Restate every line of the material, word for word.

'''

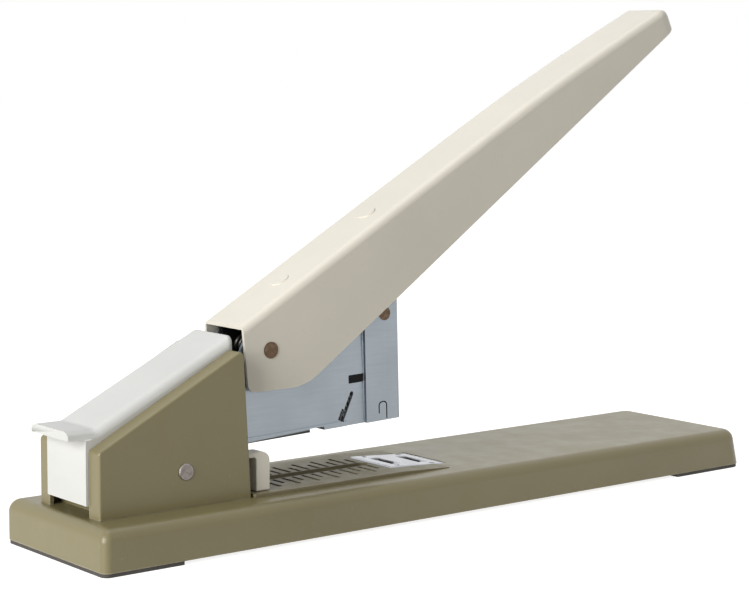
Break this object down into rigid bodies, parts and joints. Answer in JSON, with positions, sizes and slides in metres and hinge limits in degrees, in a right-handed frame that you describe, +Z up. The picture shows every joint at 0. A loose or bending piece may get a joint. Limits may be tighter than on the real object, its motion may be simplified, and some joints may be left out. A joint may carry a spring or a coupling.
{
  "type": "stapler",
  "caption": "Heavy-duty long-reach desk stapler: long pan base with a scaled throat and anvil, knee-shaped tower, tilting steel magazine and a raised trough handle that drives the staple",
  "frame": {"origin": "middle of the base's footprint, on the table", "axes": "+Z up, +X from the tower to the handle's tip, Y across"},
  "size_m": [0.281, 0.0588, 0.1706],
  "materials": {
    "base_paint": "satin olive-beige baked enamel",
    "pad_plastic": "dark grey matte foot pads",
    "zinc_steel": "plain zinc-plated sheet",
    "bright_steel": "polished rivet and rod steel",
    "spring_steel": "oiled spring wire and strip",
    "dark_steel": "bronzed rivet heads",
    "black_rubber": "matte black",
    "scale_plate": "darker satin enamel with dark tick grooves",
    "chrome_anvil": "polished hardened anvil",
    "guide_plastic": "ivory moulded plastic",
    "magazine_steel": "fine brushed bluish steel",
    "staple_wire": "bright glued staple wire",
    "black_plastic": "black moulded plastic",
    "cover_plastic": "white moulded plastic",
    "handle_paint": "smooth cream baked enamel"
  },
  "bodies": {
    "base": {"base_shell": "base_paint", "rear_foot": "pad_plastic", "front_foot": "pad_plastic", "base_stiffener": "zinc_steel", "tower_bracket": "base_paint", "tower_rivets": "zinc_steel", "tower_pivot_pin": "bright_steel", "pivot_spacers": "zinc_steel", "tail_bumper": "black_rubber", "throat_plate": "scale_plate", "anvil_block": "chrome_anvil", "anvil_tray": "zinc_steel", "anvil_rivets": "dark_steel", "tilt_springs": "spring_steel"},
    "guide": {"paper_guide": "guide_plastic", "guide_shoe": "spring_steel", "guide_screw": "bright_steel"},
    "magazine": {"magazine_channel": "magazine_steel", "head_casing": "magazine_steel", "casing_rivets": "dark_steel", "staple_rail": "zinc_steel", "rail_feet": "zinc_steel", "staple_strip": "staple_wire", "latch_leaves": "spring_steel", "latch_blocks": "black_plastic"},
    "drawer": {"rear_cover": "cover_plastic", "drawer_rod": "bright_steel", "drawer_slide_frame": "zinc_steel"},
    "pusher": {"staple_pusher": "black_plastic", "pusher_spring": "spring_steel"},
    "driver": {"driver_carrier": "zinc_steel", "driver_blade": "bright_steel"},
    "handle": {"handle_shell": "handle_paint", "handle_pivot_pin": "dark_steel", "handle_lever": "zinc_steel", "driver_pin": "bright_steel", "handle_spring": "spring_steel"}
  },
  "joints": [
    {"name": "magazine_tilt", "type": "hinge", "parent": "base", "child": "magazine", "pos_m": [-0.1036, 0, 0.0256], "axis": [0, 1, 0], "range_deg": [0, 9.6], "stiffness_Nm_per_rad": 1.5, "springref_deg": -14.32},
    {"name": "handle_press", "type": "hinge", "parent": "magazine", "child": "handle", "pos_m": [-0.06676, 0, 0.05941], "axis": [0, 1, 0], "range_deg": [0, 24.8], "stiffness_Nm_per_rad": 0.4, "springref_deg": -34.38},
    {"name": "driver_stroke", "type": "slide", "parent": "magazine", "child": "driver", "axis": [0.0349, 0, -0.9994], "range_m": [0, 0.0189]},
    {"name": "drawer_pull", "type": "slide", "parent": "magazine", "child": "drawer", "axis": [-0.9994, 0, -0.0349], "range_m": [0, 0.07]},
    {"name": "pusher_travel", "type": "slide", "parent": "drawer", "child": "pusher", "axis": [-0.9994, 0, -0.0349], "range_m": [0, 0.03], "stiffness_N_per_m": 50, "springref_m": -0.02, "deforming": ["pusher_spring"]},
    {"name": "guide_slide", "type": "slide", "parent": "base", "child": "guide", "axis": [1, 0, 0], "range_m": [0, 0.048]}
  ],
  "couplings": [
    {"joint": "driver_stroke", "follows": "handle_press", "m_per_rad": 0.0436}
  ]
}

'''

Solution to this task:
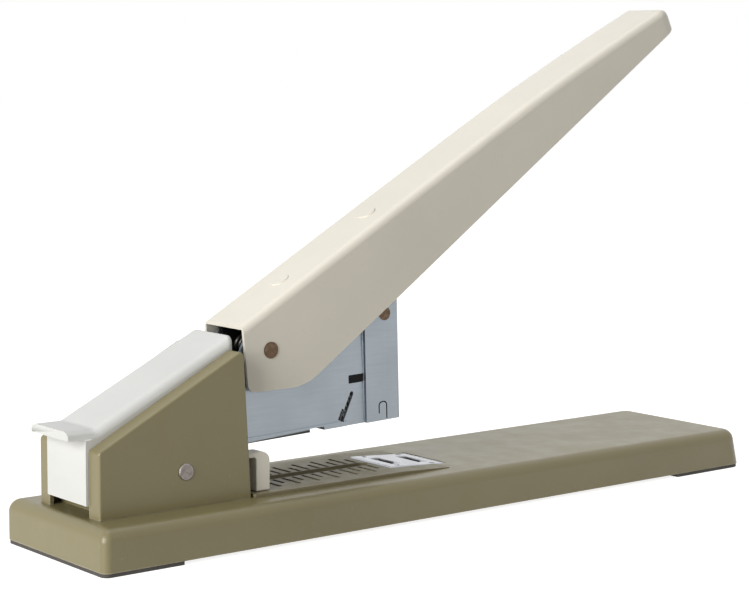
Break this object down into rigid bodies, parts and joints. Answer in JSON, with positions, sizes and slides in metres and hinge limits in degrees, in a right-handed frame that you describe, +Z up. The picture shows every joint at 0. A loose or bending piece may get a joint. Limits may be tighter than on the real object, its motion may be simplified, and some joints may be left out. A joint may carry a spring or a coupling.
{
  "type": "stapler",
  "caption": "Heavy-duty long-reach desk stapler: long pan base with a scaled throat and anvil, knee-shaped tower, tilting steel magazine and a raised trough handle that drives the staple",
  "frame": {"origin": "middle of the base's footprint, on the table", "axes": "+Z up, +X from the tower to the handle's tip, Y across"},
  "size_m": [0.281, 0.0588, 0.1706],
  "materials": {
    "base_paint": "satin olive-beige baked enamel",
    "pad_plastic": "dark grey matte foot pads",
    "zinc_steel": "plain zinc-plated sheet",
    "bright_steel": "polished rivet and rod steel",
    "spring_steel": "oiled spring wire and strip",
    "dark_steel": "bronzed rivet heads",
    "black_rubber": "matte black",
    "scale_plate": "darker satin enamel with dark tick grooves",
    "chrome_anvil": "polished hardened anvil",
    "guide_plastic": "ivory moulded plastic",
    "magazine_steel": "fine brushed bluish steel",
    "staple_wire": "bright glued staple wire",
    "black_plastic": "black moulded plastic",
    "cover_plastic": "white moulded plastic",
    "handle_paint": "smooth cream baked enamel"
  },
  "bodies": {
    "base": {"base_shell": "base_paint", "rear_foot": "pad_plastic", "front_foot": "pad_plastic", "base_stiffener": "zinc_steel", "tower_bracket": "base_paint", "tower_rivets": "zinc_steel", "tower_pivot_pin": "bright_steel", "pivot_spacers": "zinc_steel", "tail_bumper": "black_rubber", "throat_plate": "scale_plate", "anvil_block": "chrome_anvil", "anvil_tray": "zinc_steel", "anvil_rivets": "dark_steel", "tilt_springs": "spring_steel"},
    "guide": {"paper_guide": "guide_plastic", "guide_shoe": "spring_steel", "guide_screw": "bright_steel"},
    "magazine": {"magazine_channel": "magazine_steel", "head_casing": "magazine_steel", "casing_rivets": "dark_steel", "staple_rail": "zinc_steel", "rail_feet": "zinc_steel", "staple_strip": "staple_wire", "latch_leaves": "spring_steel", "latch_blocks": "black_plastic"},
    "drawer": {"rear_cover": "cover_plastic", "drawer_rod": "bright_steel", "drawer_slide_frame": "zinc_steel"},
    "pusher": {"staple_pusher": "black_plastic", "pusher_spring": "spring_steel"},
    "driver": {"driver_carrier": "zinc_steel", "driver_blade": "bright_steel"},
    "handle": {"handle_shell": "handle_paint", "handle_pivot_pin": "dark_steel", "handle_lever": "zinc_steel", "driver_pin": "bright_steel", "handle_spring": "spring_steel"}
  },
  "joints": [
    {"name": "magazine_tilt", "type": "hinge", "parent": "base", "child": "magazine", "pos_m": [-0.1036, 0, 0.0256], "axis": [0, 1, 0], "range_deg": [0, 9.6], "stiffness_Nm_per_rad": 1.5, "springref_deg": -14.32},
    {"name": "handle_press", "type": "hinge", "parent": "magazine", "child": "handle", "pos_m": [-0.06676, 0, 0.05941], "axis": [0, 1, 0], "range_deg": [0, 24.8], "stiffness_Nm_per_rad": 0.4, "springref_deg": -34.38},
    {"name": "driver_stroke", "type": "slide", "parent": "magazine", "child": "driver", "axis": [0.0349, 0, -0.9994], "range_m": [0, 0.0189]},
    {"name": "drawer_pull", "type": "slide", "parent": "magazine", "child": "drawer", "axis": [-0.9994, 0, -0.0349], "range_m": [0, 0.07]},
    {"name": "pusher_travel", "type": "slide", "parent": "drawer", "child": "pusher", "axis": [-0.9994, 0, -0.0349], "range_m": [0, 0.03], "stiffness_N_per_m": 50, "springref_m": -0.02, "deforming": ["pusher_spring"]},
    {"name": "guide_slide", "type": "slide", "parent": "base", "child": "guide", "axis": [1, 0, 0], "range_m": [0, 0.048]}
  ],
  "couplings": [
    {"joint": "driver_stroke", "follows": "handle_press", "m_per_rad": 0.0436}
  ]
}